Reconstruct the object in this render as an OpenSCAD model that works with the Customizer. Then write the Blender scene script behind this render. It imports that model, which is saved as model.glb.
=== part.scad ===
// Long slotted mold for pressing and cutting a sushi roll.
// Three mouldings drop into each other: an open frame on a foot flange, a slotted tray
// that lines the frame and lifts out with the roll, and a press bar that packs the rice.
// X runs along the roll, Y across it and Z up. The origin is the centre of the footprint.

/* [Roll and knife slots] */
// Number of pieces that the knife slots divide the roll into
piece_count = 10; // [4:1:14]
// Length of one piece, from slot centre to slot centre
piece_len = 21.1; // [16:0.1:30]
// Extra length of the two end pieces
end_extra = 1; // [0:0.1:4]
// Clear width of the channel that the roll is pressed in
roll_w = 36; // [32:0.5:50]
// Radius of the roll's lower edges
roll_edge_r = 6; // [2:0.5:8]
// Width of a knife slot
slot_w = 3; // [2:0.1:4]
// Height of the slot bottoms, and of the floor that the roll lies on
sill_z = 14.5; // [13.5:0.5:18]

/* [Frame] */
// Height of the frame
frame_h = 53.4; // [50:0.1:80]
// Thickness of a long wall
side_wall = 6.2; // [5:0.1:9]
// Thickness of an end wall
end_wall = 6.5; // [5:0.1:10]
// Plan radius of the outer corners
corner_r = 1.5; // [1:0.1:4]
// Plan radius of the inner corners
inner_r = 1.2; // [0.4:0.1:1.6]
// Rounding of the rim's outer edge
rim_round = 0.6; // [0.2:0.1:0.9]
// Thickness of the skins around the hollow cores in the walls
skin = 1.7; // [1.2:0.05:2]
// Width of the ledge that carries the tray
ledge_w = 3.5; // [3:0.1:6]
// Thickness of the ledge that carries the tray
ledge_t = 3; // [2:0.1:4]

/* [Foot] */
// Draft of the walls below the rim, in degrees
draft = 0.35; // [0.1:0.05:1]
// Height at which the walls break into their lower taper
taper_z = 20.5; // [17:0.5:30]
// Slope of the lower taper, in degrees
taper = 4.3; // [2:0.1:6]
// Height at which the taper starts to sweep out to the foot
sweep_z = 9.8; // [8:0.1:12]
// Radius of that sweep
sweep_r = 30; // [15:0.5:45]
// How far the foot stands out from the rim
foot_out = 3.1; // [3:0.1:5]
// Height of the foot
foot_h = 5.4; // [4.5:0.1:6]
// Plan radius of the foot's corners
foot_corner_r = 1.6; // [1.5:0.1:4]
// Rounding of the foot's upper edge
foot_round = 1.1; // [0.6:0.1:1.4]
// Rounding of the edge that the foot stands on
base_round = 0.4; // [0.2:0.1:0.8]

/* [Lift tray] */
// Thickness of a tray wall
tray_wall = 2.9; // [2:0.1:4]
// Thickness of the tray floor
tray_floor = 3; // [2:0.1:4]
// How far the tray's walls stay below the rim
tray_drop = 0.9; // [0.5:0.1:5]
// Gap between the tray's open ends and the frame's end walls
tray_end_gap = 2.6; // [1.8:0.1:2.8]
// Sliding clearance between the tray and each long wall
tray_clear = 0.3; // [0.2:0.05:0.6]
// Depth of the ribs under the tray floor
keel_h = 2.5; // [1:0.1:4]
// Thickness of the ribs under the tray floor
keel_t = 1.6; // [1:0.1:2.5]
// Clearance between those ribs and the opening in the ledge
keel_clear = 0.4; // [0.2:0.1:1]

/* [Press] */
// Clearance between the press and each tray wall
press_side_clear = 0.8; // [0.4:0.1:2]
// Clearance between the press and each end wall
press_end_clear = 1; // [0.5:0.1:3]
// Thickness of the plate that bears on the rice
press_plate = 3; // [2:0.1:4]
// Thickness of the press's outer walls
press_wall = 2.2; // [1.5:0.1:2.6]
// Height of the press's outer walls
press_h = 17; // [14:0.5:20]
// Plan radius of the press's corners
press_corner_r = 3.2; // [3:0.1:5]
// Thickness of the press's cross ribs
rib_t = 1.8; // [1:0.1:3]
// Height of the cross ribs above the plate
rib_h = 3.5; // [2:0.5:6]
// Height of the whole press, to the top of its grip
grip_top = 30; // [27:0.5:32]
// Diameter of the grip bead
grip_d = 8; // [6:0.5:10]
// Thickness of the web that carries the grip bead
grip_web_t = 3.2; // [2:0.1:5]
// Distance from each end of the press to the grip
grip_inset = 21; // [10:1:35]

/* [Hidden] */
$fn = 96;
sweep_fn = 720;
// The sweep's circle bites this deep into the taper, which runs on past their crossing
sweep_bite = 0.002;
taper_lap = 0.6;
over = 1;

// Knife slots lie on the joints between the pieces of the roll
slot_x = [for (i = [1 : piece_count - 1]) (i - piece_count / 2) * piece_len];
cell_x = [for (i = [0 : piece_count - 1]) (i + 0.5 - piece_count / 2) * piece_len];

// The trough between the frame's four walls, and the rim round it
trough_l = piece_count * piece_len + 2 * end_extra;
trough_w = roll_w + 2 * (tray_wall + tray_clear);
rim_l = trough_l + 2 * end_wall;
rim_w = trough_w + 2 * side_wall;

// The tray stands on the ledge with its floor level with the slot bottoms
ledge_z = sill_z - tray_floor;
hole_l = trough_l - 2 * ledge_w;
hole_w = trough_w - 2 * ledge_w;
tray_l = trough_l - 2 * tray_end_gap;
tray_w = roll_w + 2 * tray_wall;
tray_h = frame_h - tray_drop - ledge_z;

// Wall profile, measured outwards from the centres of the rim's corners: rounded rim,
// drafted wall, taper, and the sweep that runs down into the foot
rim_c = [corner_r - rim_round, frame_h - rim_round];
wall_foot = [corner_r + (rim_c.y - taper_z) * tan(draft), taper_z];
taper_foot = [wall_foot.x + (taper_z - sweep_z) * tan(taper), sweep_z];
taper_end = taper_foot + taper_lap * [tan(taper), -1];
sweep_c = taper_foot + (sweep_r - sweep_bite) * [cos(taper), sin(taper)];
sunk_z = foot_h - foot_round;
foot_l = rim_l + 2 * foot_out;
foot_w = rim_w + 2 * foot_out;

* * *

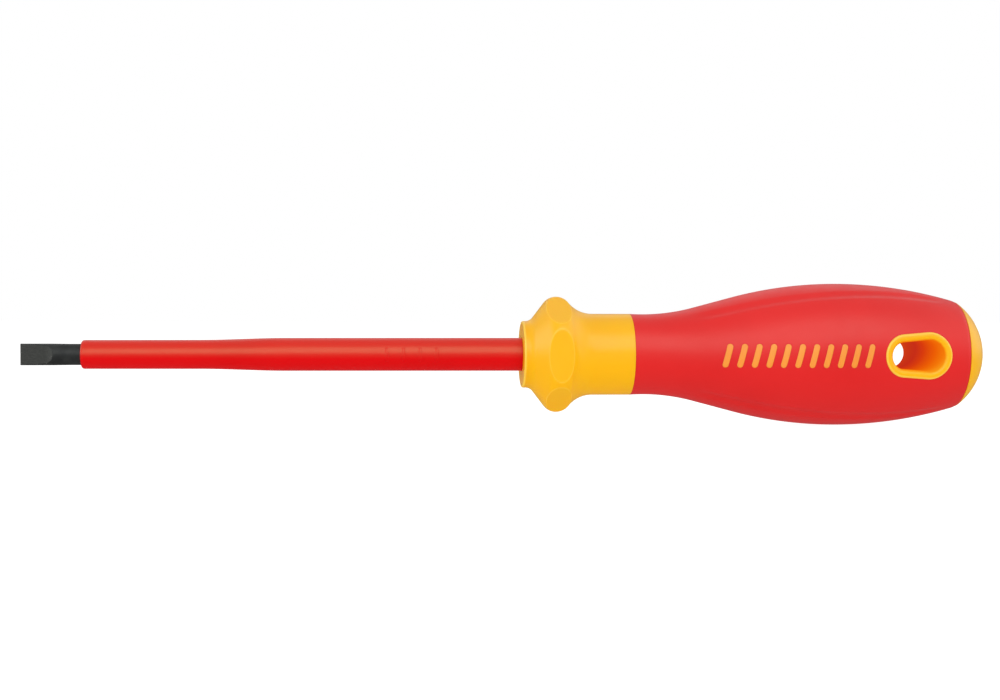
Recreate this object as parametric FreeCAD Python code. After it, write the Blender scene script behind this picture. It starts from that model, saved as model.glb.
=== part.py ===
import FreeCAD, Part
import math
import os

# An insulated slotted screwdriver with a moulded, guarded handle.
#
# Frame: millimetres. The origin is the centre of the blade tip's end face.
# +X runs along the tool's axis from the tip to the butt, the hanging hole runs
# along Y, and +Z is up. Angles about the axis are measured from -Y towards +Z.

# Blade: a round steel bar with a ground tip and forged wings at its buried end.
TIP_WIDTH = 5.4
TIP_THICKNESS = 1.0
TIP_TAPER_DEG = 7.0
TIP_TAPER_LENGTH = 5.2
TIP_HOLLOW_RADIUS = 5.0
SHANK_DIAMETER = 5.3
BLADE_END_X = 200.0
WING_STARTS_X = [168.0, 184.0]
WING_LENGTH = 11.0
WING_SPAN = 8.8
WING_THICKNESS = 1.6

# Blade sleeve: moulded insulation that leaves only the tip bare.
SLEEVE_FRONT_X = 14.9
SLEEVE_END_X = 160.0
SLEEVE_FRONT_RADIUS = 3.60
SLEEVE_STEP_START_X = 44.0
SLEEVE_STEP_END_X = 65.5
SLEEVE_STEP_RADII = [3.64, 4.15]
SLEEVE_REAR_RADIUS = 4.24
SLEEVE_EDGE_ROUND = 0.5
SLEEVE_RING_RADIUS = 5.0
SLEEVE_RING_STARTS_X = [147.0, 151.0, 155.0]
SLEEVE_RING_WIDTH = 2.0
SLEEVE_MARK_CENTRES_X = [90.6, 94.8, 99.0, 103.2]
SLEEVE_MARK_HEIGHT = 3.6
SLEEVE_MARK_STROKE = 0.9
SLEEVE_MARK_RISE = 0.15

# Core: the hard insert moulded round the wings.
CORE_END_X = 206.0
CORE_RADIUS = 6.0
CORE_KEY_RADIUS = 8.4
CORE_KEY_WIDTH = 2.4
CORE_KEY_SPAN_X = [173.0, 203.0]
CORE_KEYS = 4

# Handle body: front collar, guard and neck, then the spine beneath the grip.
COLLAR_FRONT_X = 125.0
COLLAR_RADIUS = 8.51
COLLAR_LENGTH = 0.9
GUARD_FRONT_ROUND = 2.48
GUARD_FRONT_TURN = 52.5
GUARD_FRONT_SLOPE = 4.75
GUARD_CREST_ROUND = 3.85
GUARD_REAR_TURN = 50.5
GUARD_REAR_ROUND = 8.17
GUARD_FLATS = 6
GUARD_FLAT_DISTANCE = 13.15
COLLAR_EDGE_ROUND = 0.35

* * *

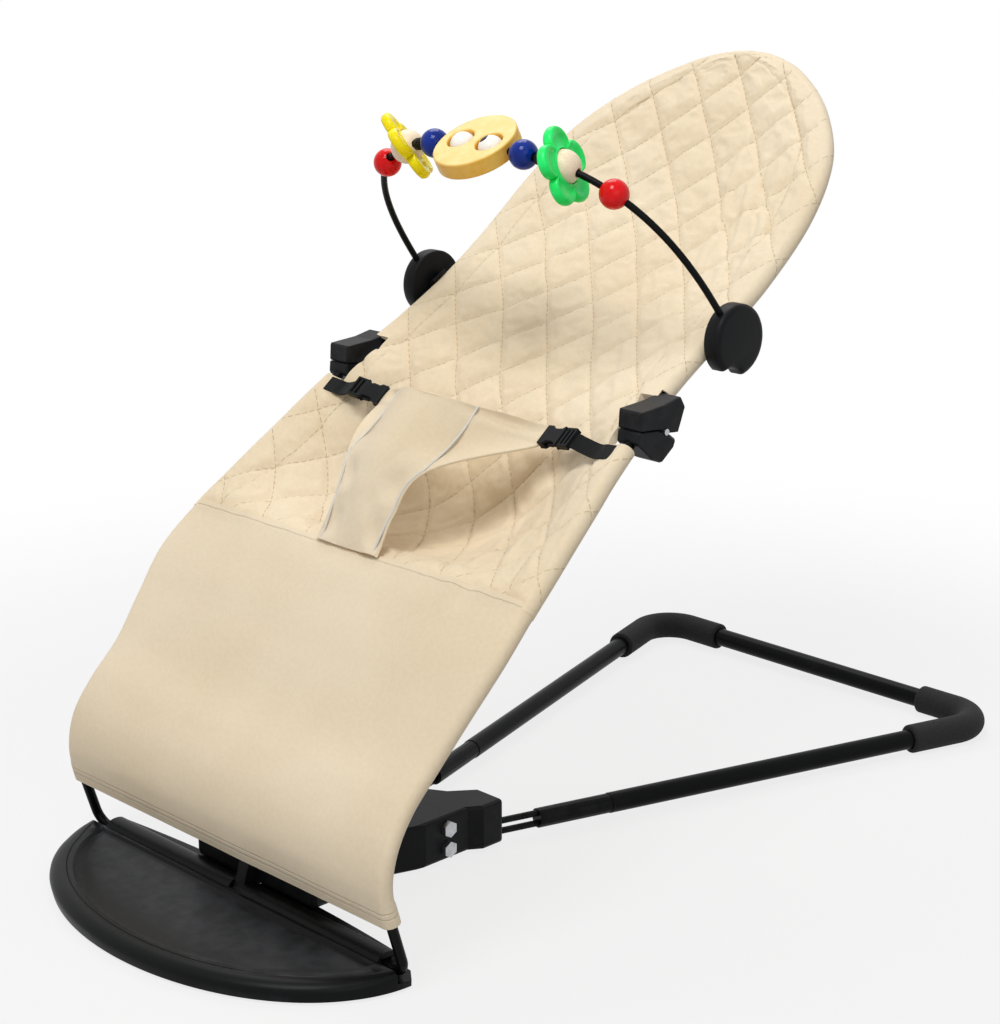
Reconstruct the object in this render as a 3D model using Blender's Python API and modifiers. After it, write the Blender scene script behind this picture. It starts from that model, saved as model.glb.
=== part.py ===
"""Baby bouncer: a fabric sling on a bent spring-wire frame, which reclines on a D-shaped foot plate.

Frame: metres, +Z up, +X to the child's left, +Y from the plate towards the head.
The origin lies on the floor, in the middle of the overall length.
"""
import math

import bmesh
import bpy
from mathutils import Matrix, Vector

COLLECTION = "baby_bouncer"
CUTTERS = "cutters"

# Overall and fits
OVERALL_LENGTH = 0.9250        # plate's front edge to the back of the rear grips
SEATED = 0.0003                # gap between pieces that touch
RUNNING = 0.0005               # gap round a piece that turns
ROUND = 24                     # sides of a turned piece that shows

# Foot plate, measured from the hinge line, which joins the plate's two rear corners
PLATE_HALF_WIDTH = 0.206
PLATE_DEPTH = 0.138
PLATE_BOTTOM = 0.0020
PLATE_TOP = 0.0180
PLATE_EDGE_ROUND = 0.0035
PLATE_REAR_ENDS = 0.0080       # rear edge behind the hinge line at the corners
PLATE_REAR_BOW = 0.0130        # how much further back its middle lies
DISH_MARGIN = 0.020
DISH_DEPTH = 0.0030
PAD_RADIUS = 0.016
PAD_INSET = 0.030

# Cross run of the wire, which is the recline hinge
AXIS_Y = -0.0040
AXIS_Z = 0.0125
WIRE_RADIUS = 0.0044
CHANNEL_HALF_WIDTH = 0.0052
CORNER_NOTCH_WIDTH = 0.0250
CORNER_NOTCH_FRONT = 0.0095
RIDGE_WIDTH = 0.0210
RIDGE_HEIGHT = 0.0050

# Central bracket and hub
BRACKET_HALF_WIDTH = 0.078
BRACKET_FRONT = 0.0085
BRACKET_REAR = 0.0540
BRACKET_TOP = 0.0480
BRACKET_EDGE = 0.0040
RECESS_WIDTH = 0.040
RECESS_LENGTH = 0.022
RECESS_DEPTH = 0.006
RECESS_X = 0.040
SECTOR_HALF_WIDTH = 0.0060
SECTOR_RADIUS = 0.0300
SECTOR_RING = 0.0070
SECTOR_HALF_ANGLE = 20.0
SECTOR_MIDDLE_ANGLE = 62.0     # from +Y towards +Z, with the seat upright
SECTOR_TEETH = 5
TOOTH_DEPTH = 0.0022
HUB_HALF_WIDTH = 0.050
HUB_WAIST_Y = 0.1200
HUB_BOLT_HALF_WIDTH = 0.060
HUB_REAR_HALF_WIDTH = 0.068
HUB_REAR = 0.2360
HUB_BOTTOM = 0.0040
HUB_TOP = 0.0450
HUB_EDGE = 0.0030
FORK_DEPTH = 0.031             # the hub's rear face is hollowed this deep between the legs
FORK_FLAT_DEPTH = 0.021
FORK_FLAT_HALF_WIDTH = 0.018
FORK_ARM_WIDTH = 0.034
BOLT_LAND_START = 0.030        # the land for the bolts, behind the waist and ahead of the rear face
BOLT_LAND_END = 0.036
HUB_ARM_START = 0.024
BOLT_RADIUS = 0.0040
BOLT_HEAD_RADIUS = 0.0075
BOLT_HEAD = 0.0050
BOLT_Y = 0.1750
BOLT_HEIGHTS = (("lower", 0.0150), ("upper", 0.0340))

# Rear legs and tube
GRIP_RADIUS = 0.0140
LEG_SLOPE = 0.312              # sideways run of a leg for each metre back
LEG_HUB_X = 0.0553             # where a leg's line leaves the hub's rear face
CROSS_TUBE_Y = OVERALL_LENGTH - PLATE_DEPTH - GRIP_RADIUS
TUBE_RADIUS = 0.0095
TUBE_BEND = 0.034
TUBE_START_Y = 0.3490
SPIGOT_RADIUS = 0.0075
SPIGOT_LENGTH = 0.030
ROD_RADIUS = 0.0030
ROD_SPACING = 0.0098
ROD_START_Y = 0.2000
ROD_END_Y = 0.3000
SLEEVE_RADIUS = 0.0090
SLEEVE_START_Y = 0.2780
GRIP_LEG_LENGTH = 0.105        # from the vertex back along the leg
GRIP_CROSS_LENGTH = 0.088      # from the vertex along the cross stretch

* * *

Emit only the lines from the one containing "Reconstruct the object in this render as an" through the one containing "ledge_t = 3; // [2:0.1:4]", copied exactly.

**REPLY TO THE TASK**
Reconstruct the object in this render as an OpenSCAD model that works with the Customizer. Then write the Blender scene script behind this render. It imports that model, which is saved as model.glb.
=== part.scad ===
// Long slotted mold for pressing and cutting a sushi roll.
// Three mouldings drop into each other: an open frame on a foot flange, a slotted tray
// that lines the frame and lifts out with the roll, and a press bar that packs the rice.
// X runs along the roll, Y across it and Z up. The origin is the centre of the footprint.

/* [Roll and knife slots] */
// Number of pieces that the knife slots divide the roll into
piece_count = 10; // [4:1:14]
// Length of one piece, from slot centre to slot centre
piece_len = 21.1; // [16:0.1:30]
// Extra length of the two end pieces
end_extra = 1; // [0:0.1:4]
// Clear width of the channel that the roll is pressed in
roll_w = 36; // [32:0.5:50]
// Radius of the roll's lower edges
roll_edge_r = 6; // [2:0.5:8]
// Width of a knife slot
slot_w = 3; // [2:0.1:4]
// Height of the slot bottoms, and of the floor that the roll lies on
sill_z = 14.5; // [13.5:0.5:18]

/* [Frame] */
// Height of the frame
frame_h = 53.4; // [50:0.1:80]
// Thickness of a long wall
side_wall = 6.2; // [5:0.1:9]
// Thickness of an end wall
end_wall = 6.5; // [5:0.1:10]
// Plan radius of the outer corners
corner_r = 1.5; // [1:0.1:4]
// Plan radius of the inner corners
inner_r = 1.2; // [0.4:0.1:1.6]
// Rounding of the rim's outer edge
rim_round = 0.6; // [0.2:0.1:0.9]
// Thickness of the skins around the hollow cores in the walls
skin = 1.7; // [1.2:0.05:2]
// Width of the ledge that carries the tray
ledge_w = 3.5; // [3:0.1:6]
// Thickness of the ledge that carries the tray
ledge_t = 3; // [2:0.1:4]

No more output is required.